# [Task objective]
Copy out every line of the data exactly.
Start Data block
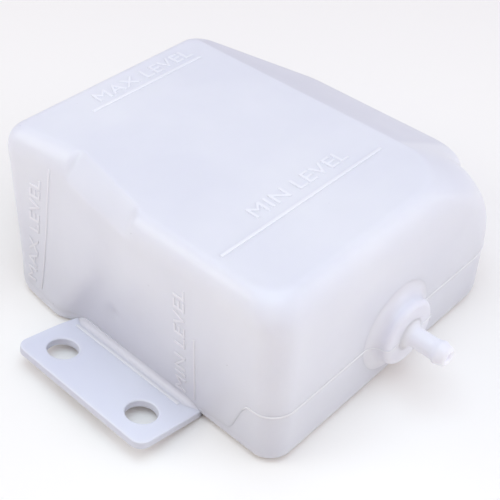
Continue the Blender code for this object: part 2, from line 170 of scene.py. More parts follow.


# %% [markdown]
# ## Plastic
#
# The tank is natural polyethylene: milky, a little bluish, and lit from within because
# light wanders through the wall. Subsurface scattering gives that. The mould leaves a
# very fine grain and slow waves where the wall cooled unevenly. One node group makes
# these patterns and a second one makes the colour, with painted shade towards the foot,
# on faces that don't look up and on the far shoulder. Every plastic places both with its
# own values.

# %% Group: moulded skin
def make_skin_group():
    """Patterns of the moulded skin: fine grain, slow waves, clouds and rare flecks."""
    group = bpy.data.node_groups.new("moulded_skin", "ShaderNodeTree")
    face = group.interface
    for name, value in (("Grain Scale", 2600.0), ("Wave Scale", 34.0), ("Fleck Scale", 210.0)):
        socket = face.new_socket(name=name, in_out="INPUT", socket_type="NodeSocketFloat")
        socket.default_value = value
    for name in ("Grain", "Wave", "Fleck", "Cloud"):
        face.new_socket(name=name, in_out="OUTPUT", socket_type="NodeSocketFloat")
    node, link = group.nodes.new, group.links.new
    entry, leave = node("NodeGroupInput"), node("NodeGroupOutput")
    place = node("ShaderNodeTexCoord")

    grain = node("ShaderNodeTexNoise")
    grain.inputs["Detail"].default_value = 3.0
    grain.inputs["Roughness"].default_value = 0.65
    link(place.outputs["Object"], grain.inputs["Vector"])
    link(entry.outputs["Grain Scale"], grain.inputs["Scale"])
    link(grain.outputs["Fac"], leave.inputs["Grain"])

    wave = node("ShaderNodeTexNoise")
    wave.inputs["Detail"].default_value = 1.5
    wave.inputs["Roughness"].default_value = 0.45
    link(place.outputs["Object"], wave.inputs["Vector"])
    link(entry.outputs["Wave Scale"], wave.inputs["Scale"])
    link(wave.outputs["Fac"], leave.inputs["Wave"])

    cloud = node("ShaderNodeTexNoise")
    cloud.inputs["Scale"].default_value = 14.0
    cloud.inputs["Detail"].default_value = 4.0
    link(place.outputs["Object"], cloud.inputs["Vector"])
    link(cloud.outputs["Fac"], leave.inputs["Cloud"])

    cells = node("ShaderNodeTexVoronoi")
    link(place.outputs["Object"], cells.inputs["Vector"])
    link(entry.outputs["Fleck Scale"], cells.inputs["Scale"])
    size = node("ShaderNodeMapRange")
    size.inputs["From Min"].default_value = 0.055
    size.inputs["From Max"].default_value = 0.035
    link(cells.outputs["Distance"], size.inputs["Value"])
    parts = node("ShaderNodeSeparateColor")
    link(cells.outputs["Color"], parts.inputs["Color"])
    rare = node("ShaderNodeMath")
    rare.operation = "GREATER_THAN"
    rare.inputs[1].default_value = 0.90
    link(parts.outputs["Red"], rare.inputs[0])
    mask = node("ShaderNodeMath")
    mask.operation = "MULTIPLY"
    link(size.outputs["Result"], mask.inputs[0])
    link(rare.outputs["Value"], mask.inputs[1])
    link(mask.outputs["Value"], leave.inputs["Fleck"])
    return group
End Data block
# [Exercise answer]
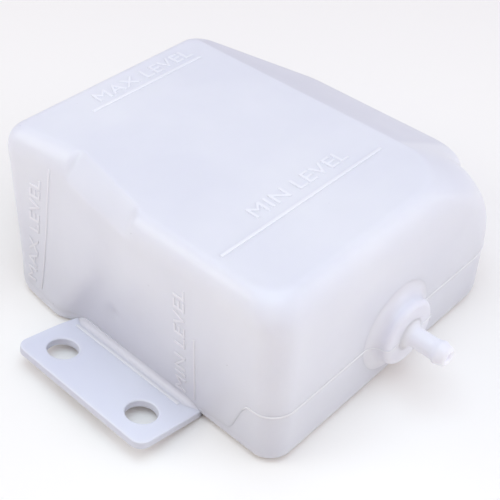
Continue the Blender code for this object: part 2, from line 170 of scene.py. More parts follow.


# %% [markdown]
# ## Plastic
#
# The tank is natural polyethylene: milky, a little bluish, and lit from within because
# light wanders through the wall. Subsurface scattering gives that. The mould leaves a
# very fine grain and slow waves where the wall cooled unevenly. One node group makes
# these patterns and a second one makes the colour, with painted shade towards the foot,
# on faces that don't look up and on the far shoulder. Every plastic places both with its
# own values.

# %% Group: moulded skin
def make_skin_group():
    """Patterns of the moulded skin: fine grain, slow waves, clouds and rare flecks."""
    group = bpy.data.node_groups.new("moulded_skin", "ShaderNodeTree")
    face = group.interface
    for name, value in (("Grain Scale", 2600.0), ("Wave Scale", 34.0), ("Fleck Scale", 210.0)):
        socket = face.new_socket(name=name, in_out="INPUT", socket_type="NodeSocketFloat")
        socket.default_value = value
    for name in ("Grain", "Wave", "Fleck", "Cloud"):
        face.new_socket(name=name, in_out="OUTPUT", socket_type="NodeSocketFloat")
    node, link = group.nodes.new, group.links.new
    entry, leave = node("NodeGroupInput"), node("NodeGroupOutput")
    place = node("ShaderNodeTexCoord")

    grain = node("ShaderNodeTexNoise")
    grain.inputs["Detail"].default_value = 3.0
    grain.inputs["Roughness"].default_value = 0.65
    link(place.outputs["Object"], grain.inputs["Vector"])
    link(entry.outputs["Grain Scale"], grain.inputs["Scale"])
    link(grain.outputs["Fac"], leave.inputs["Grain"])

    wave = node("ShaderNodeTexNoise")
    wave.inputs["Detail"].default_value = 1.5
    wave.inputs["Roughness"].default_value = 0.45
    link(place.outputs["Object"], wave.inputs["Vector"])
    link(entry.outputs["Wave Scale"], wave.inputs["Scale"])
    link(wave.outputs["Fac"], leave.inputs["Wave"])

    cloud = node("ShaderNodeTexNoise")
    cloud.inputs["Scale"].default_value = 14.0
    cloud.inputs["Detail"].default_value = 4.0
    link(place.outputs["Object"], cloud.inputs["Vector"])
    link(cloud.outputs["Fac"], leave.inputs["Cloud"])

    cells = node("ShaderNodeTexVoronoi")
    link(place.outputs["Object"], cells.inputs["Vector"])
    link(entry.outputs["Fleck Scale"], cells.inputs["Scale"])
    size = node("ShaderNodeMapRange")
    size.inputs["From Min"].default_value = 0.055
    size.inputs["From Max"].default_value = 0.035
    link(cells.outputs["Distance"], size.inputs["Value"])
    parts = node("ShaderNodeSeparateColor")
    link(cells.outputs["Color"], parts.inputs["Color"])
    rare = node("ShaderNodeMath")
    rare.operation = "GREATER_THAN"
    rare.inputs[1].default_value = 0.90
    link(parts.outputs["Red"], rare.inputs[0])
    mask = node("ShaderNodeMath")
    mask.operation = "MULTIPLY"
    link(size.outputs["Result"], mask.inputs[0])
    link(rare.outputs["Value"], mask.inputs[1])
    link(mask.outputs["Value"], leave.inputs["Fleck"])
    return group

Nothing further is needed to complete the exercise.